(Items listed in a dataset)
___

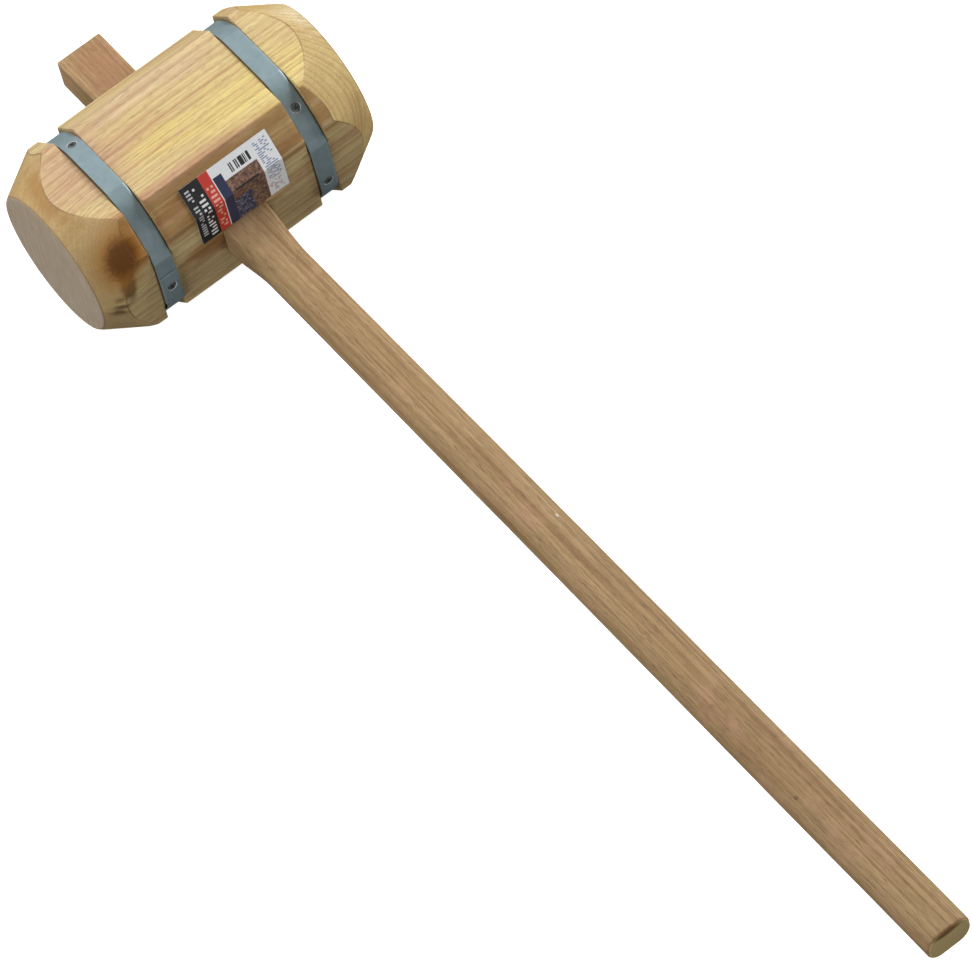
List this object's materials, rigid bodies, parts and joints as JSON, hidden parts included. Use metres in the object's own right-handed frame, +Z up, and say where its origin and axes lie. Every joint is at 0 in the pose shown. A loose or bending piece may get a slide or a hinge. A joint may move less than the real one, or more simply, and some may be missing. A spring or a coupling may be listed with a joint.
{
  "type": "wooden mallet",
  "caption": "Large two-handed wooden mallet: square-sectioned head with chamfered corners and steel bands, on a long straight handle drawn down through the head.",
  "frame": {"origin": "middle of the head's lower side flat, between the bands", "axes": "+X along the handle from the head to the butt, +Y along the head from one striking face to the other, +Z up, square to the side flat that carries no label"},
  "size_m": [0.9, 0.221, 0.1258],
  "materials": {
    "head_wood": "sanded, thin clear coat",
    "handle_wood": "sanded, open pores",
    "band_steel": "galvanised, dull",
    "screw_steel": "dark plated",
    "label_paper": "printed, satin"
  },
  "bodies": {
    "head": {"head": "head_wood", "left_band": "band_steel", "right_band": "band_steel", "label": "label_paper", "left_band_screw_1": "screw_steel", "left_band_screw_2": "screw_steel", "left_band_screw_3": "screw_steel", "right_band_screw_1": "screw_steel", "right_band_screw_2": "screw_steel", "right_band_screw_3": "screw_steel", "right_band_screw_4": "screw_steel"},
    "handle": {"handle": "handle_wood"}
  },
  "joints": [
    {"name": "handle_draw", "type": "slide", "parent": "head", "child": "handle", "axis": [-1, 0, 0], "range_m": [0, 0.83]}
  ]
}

___

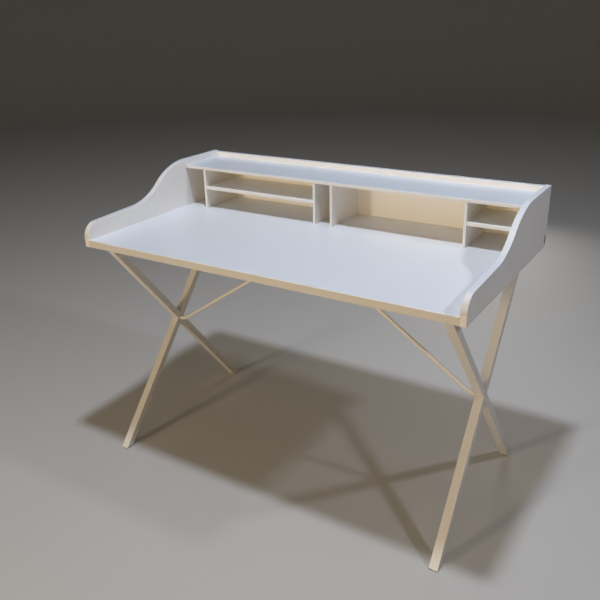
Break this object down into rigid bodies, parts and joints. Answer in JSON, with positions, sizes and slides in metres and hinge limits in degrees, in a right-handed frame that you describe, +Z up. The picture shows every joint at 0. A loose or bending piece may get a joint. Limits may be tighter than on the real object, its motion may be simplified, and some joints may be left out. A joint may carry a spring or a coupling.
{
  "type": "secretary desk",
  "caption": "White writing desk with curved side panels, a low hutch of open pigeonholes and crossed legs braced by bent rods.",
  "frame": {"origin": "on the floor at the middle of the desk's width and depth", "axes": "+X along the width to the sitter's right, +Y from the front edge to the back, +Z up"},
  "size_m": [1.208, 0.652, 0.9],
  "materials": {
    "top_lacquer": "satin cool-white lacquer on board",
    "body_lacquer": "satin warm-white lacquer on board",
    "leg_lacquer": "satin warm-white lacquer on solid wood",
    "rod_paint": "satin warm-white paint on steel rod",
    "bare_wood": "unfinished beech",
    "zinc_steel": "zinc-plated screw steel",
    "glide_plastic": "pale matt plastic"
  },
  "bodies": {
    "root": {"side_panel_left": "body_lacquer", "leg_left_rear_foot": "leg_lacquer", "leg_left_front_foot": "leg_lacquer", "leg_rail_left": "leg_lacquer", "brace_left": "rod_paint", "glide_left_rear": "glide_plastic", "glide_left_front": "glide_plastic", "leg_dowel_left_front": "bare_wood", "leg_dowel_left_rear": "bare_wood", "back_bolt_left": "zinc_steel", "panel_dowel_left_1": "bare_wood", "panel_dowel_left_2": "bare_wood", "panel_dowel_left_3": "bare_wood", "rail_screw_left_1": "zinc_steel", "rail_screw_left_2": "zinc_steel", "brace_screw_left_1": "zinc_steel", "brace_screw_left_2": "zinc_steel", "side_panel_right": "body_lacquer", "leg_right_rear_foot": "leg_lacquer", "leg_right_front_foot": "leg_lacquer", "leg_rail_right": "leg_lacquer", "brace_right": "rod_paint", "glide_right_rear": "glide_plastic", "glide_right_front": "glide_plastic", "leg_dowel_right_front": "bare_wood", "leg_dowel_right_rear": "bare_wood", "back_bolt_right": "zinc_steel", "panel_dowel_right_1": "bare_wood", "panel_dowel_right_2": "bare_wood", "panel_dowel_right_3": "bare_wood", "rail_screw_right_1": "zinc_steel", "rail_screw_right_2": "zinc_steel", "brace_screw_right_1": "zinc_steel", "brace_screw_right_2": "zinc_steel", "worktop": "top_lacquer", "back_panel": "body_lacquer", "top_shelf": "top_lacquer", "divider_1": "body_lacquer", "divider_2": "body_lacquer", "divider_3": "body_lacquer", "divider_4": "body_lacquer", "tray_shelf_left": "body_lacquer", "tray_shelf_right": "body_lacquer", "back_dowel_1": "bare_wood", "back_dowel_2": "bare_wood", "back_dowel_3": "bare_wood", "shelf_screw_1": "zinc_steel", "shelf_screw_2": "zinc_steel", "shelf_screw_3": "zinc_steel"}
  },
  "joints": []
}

___

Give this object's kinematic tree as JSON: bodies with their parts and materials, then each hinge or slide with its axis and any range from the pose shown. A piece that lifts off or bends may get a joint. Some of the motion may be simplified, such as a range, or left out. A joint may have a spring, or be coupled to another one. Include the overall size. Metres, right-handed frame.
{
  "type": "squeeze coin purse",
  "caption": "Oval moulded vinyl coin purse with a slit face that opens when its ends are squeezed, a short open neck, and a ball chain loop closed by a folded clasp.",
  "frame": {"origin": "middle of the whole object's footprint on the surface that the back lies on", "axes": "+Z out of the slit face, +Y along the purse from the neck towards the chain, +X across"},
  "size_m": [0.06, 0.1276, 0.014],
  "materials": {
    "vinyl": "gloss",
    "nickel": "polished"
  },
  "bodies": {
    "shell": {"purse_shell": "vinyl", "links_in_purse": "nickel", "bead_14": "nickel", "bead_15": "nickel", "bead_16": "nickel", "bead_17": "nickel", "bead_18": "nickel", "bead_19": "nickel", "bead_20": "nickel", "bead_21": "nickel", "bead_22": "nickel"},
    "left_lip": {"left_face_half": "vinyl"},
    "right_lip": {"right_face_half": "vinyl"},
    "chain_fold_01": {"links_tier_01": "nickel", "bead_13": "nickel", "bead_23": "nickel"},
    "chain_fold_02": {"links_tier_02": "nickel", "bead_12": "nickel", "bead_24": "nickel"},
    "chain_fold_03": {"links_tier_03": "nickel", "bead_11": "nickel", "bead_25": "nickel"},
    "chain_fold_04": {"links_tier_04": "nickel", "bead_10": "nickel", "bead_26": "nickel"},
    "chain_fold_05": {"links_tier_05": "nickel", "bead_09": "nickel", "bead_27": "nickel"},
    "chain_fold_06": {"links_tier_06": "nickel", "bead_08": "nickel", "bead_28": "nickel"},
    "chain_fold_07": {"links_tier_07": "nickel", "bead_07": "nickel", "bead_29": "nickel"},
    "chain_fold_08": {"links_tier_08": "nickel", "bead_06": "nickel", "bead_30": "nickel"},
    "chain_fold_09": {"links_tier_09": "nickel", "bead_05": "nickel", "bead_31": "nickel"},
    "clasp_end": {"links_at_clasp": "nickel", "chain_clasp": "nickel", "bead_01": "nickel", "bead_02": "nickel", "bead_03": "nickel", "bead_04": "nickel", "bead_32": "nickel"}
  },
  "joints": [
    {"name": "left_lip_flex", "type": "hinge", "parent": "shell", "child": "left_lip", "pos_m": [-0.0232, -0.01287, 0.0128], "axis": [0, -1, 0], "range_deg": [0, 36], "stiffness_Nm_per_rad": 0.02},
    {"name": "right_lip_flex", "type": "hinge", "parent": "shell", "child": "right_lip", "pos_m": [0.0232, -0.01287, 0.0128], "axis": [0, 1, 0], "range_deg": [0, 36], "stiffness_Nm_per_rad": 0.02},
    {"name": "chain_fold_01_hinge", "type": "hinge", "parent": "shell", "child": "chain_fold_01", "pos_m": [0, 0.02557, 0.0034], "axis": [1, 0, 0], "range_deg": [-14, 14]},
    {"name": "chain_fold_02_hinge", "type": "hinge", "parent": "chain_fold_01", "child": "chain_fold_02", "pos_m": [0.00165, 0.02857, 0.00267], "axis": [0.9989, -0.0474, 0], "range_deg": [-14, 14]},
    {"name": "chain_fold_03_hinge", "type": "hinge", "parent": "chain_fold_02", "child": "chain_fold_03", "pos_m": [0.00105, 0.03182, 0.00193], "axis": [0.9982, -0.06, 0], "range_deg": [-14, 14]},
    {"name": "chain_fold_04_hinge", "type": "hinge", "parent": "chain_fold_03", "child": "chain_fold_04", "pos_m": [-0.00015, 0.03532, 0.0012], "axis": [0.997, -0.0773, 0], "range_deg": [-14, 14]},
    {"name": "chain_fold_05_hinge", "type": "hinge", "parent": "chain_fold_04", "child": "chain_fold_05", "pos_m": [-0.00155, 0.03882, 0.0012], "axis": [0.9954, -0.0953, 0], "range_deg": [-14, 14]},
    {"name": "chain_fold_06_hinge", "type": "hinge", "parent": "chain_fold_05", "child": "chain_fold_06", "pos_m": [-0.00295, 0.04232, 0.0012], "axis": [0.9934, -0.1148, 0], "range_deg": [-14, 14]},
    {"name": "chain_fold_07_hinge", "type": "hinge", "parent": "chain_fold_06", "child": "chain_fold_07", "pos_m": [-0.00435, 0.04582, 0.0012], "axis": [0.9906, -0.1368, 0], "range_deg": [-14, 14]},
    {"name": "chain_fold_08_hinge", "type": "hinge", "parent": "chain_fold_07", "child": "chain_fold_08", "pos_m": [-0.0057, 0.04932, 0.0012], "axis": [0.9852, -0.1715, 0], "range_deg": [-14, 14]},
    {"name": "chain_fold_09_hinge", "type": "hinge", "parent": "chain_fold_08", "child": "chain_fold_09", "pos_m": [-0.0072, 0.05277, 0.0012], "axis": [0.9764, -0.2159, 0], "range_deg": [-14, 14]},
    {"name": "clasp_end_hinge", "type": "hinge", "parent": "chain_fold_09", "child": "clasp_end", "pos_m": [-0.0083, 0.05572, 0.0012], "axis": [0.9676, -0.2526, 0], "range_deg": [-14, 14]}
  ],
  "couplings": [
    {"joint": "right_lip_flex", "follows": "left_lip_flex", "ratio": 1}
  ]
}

___

Identify and copy all lines with the word "parts".

List this object's materials, rigid bodies, parts and joints as JSON, hidden parts included. Use metres in the object's own right-handed frame, +Z up, and say where its origin and axes lie. Every joint is at 0 in the pose shown. A loose or bending piece may get a slide or a hinge. A joint may move less than the real one, or more simply, and some may be missing. A spring or a coupling may be listed with a joint.
Break this object down into rigid bodies, parts and joints. Answer in JSON, with positions, sizes and slides in metres and hinge limits in degrees, in a right-handed frame that you describe, +Z up. The picture shows every joint at 0. A loose or bending piece may get a joint. Limits may be tighter than on the real object, its motion may be simplified, and some joints may be left out. A joint may carry a spring or a coupling.
Give this object's kinematic tree as JSON: bodies with their parts and materials, then each hinge or slide with its axis and any range from the pose shown. A piece that lifts off or bends may get a joint. Some of the motion may be simplified, such as a range, or left out. A joint may have a spring, or be coupled to another one. Include the overall size. Metres, right-handed frame.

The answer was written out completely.